9 August 1974 – The Day Nixon Walked Away
How Watergate shattered a presidency and changed American politics forever
I was not born when Richard Nixon stood before the cameras on 8 August 1974 and told the world he would resign. But like many political moments that happen before your time, the ripples reach you all the same. When I started learning about Nixon, it was not through history textbooks, but through pop culture. From passing references in films to caricatures in comedy sketches, he was always portrayed as this dark, paranoid figure. Later, I would discover just how extraordinary that moment in 1974 really was.
Because on 9 August, for the first and only time in history, a sitting President of the United States left office in disgrace.
The slow collapse of a presidency
Nixon's downfall did not happen overnight. It had been building for two years, ever since the break-in at the Democratic National Committee headquarters at the Watergate office complex in Washington D.C. What looked at first like a clumsy burglary was slowly revealed to be something far more sinister.
Nixon and his closest aides were exposed for not only trying to cover up the break-in but also for directing illegal surveillance operations, using government agencies for personal vendettas, and generally treating the presidency like it came with no limits. The press, especially The Washington Post with journalists Bob Woodward and Carl Bernstein, kept digging. The truth was buried in tapes, meetings, memos, and a fortress of denials.
Eventually, the walls closed in.
The resignation speech
On the evening of 8 August 1974, Nixon addressed the nation from the Oval Office. He looked tired. His voice lacked its usual bite. He said he was resigning for the good of the country, not because he admitted guilt. His words were chosen carefully, as ever, but history heard what it needed to hear. The man who had won re-election in a landslide just two years earlier was leaving in disgrace.
At noon on 9 August, Vice President Gerald Ford was sworn in as President.
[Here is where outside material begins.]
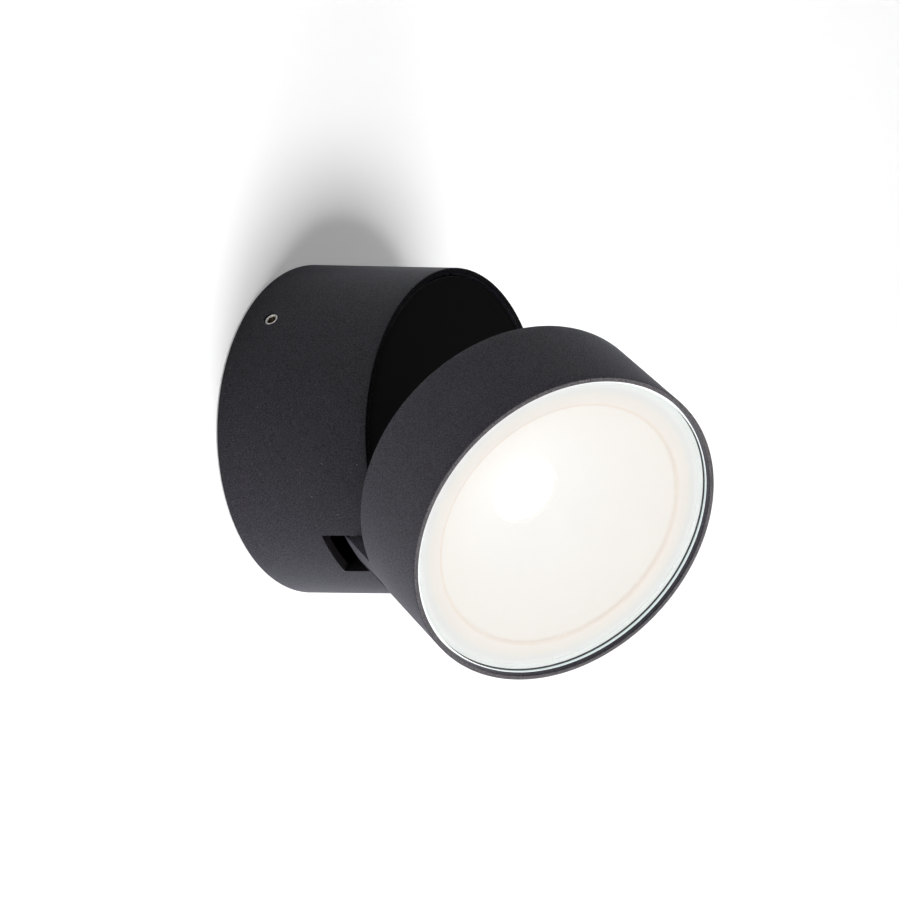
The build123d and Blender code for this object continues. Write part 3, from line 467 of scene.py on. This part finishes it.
def ringTree():
    # repeats an item round the vertical axis, each copy turned about it
    tree, identifiers, given = startTree("ringOfItems", {
        "Item": "Object", "Count": "Int", "First Angle": "Float", "Step Angle": "Float", "Level": "Float",
        "Finish": "Material"}, "Ring")
    index = addNode(tree, "GeometryNodeInputIndex").outputs[0]
    angle = addNode(tree, "ShaderNodeMath", {0: index, 1: given["Step Angle"], 2: given["First Angle"]},
                    operation="MULTIPLY_ADD")
    facing = addNode(tree, "ShaderNodeCombineXYZ", {"Z": angle.outputs[0]})
    spot = addNode(tree, "ShaderNodeCombineXYZ", {"Z": given["Level"]})
    dots = addNode(tree, "GeometryNodePoints", {"Count": given["Count"], "Position": spot.outputs[0]})
    item = addNode(tree, "GeometryNodeObjectInfo", {"Object": given["Item"]})
    placed = addNode(tree, "GeometryNodeInstanceOnPoints", {
        "Points": dots.outputs[0], "Instance": item.outputs["Geometry"], "Rotation": facing.outputs[0]})
    endTree(tree, placed.outputs[0], given["Finish"])
    return tree, identifiers


turning = turnedTree()
ringing = ringTree()


def link(obj):
    scene.collection.objects.link(obj)
    return obj


def settle(obj):
    # the evaluated shape becomes the object's own plain mesh, with its faces outwards
    reading = bpy.context.evaluated_depsgraph_get()
    mesh = bpy.data.meshes.new_from_object(obj.evaluated_get(reading))
    obj.modifiers.clear()
    obj.data = mesh
    work = bmesh.new()
    work.from_mesh(mesh)
    bmesh.ops.recalc_face_normals(work, faces=work.faces)
    work.to_mesh(mesh)
    work.free()
    return obj


def grown(name, points, treeAndInputs, **values):
    # a new object on which a Geometry Nodes tree is run once, with these inputs
    tree, identifiers = treeAndInputs
    mesh = bpy.data.meshes.new(name)
    mesh.from_pydata(points, [], [])
    obj = link(bpy.data.objects.new(name, mesh))
    modifier = obj.modifiers.new("grow", "NODES")
    modifier.node_group = tree
    for title, value in values.items():
        modifier[identifiers[title.replace("_", " ")]] = value
    return settle(obj)


def turnedPiece(name, corners, finish, segments=roundSteps, closed=True):
    points = [(point.x, 0, point.y) for point in roundedOutline(corners, closed)]
    return grown(name, points, turning, Segments=segments, Crease=math.radians(sharpAngle), Finish=finish)


def ringOf(name, item, count, first, step, level, finish):
    ring = grown(name, [], ringing, Item=item, Count=count, First_Angle=math.radians(first),
                 Step_Angle=math.radians(step), Level=level, Finish=finish)
    bpy.data.objects.remove(item)
    return ring


def toolFrom(fill):
    # a loose mesh object that cuts or adds, and is thrown away afterwards
    work = bmesh.new()
    fill(work)
    bmesh.ops.recalc_face_normals(work, faces=work.faces)
    mesh = bpy.data.meshes.new("tool")
    work.to_mesh(mesh)
    work.free()
    return link(bpy.data.objects.new("tool", mesh))


def block(xRange, yRange, zRange):
    # a box between these limits
    def fill(work):
        made = bmesh.ops.create_cube(work, size=1.0)
        for vert in made["verts"]:
            vert.co = Vector([pair[0] + (c + 0.5) * (pair[1] - pair[0])
                              for c, pair in zip(vert.co, (xRange, yRange, zRange))])
    return toolFrom(fill)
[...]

One of Ford’s first acts, not long after taking office, would be to pardon Nixon. It was a move that would haunt Ford's own political legacy, but one he claimed was necessary to help the country move on.
A crisis of trust
Nixon's resignation marked the end of an era of blind faith in political leadership. The 1960s had already shaken America with the assassinations of John F. Kennedy, Martin Luther King Jr., and Robert Kennedy, and the war in Vietnam had eroded confidence further. But Watergate was something different. It showed that rot could come from inside the highest office in the land.
Public trust in government collapsed. Young Americans, especially, became deeply cynical about power, spin, and secrecy. This legacy stretched far beyond the United States. Across the world, Nixon’s downfall became a cautionary tale. Leaders could fall. Power could be questioned. Accountability mattered.
In Britain, we often watched American politics from the sidelines. But this felt different. Even if we did not fully understand the details, we knew something huge had happened. A man had stepped down, not because he lost an election, but because he had lost the country.
Nixon the complex figure
It would be too simple to reduce Richard Nixon to just Watergate. He was a complicated man. A brilliant political strategist who opened relations with China and ended American involvement in Vietnam, but also someone riddled with paranoia and resentment.
He believed the media hated him. He kept enemies lists. He recorded conversations obsessively. He never fully trusted those around him, even while demanding total loyalty.
There is a quote often attributed to Nixon: “When the President does it, that means it is not illegal.” Whether he said those exact words or not, they sum up the attitude that brought him down. A belief in his own power to bend rules, override systems, and survive anything.
But in the end, he could not.
Growing up in a post-Watergate world
Being born in 1981 meant growing up in a world where the word “Watergate” was already shorthand for scandal. Every political misstep since has been compared to it. From “Camillagate” to “Partygate” and beyond, the suffix became a permanent fixture in how we talk about corruption and cover-ups.
But few scandals have matched the scale or significance of the original. The resignation of a President is seismic. It shakes a system that is meant to be rock solid. And it teaches future leaders that even the most powerful are not untouchable.
As someone who writes about history from a personal viewpoint, I find the Nixon story haunting. It is not just about a man. It is about what happens when ambition eclipses ethics, when loyalty is placed above law, and when power is pursued at the cost of truth.
Lessons still echoing today
Nearly fifty years later, the events of 9 August 1974 still raise questions about leadership and accountability. Can democracy truly police itself? What happens when public figures are allowed to operate without transparency? How far can a leader go before the system finally pushes back?
The answers are not always comforting. But the fact that Nixon resigned — that he faced real consequences — matters. It set a precedent, even if it has not always been followed. It showed that no one is above the truth.
Final thoughts
Richard Nixon was many things — a skilled politician, a Cold War tactician, a deeply flawed man. But his resignation on 9 August 1974 remains one of the most significant political moments of the twentieth century.
It reminds us that the institutions we rely on can be shaken, but they can also stand firm. That trust can be broken, but also rebuilt. And that even the most powerful offices in the world can still be humbled by the weight of responsibility.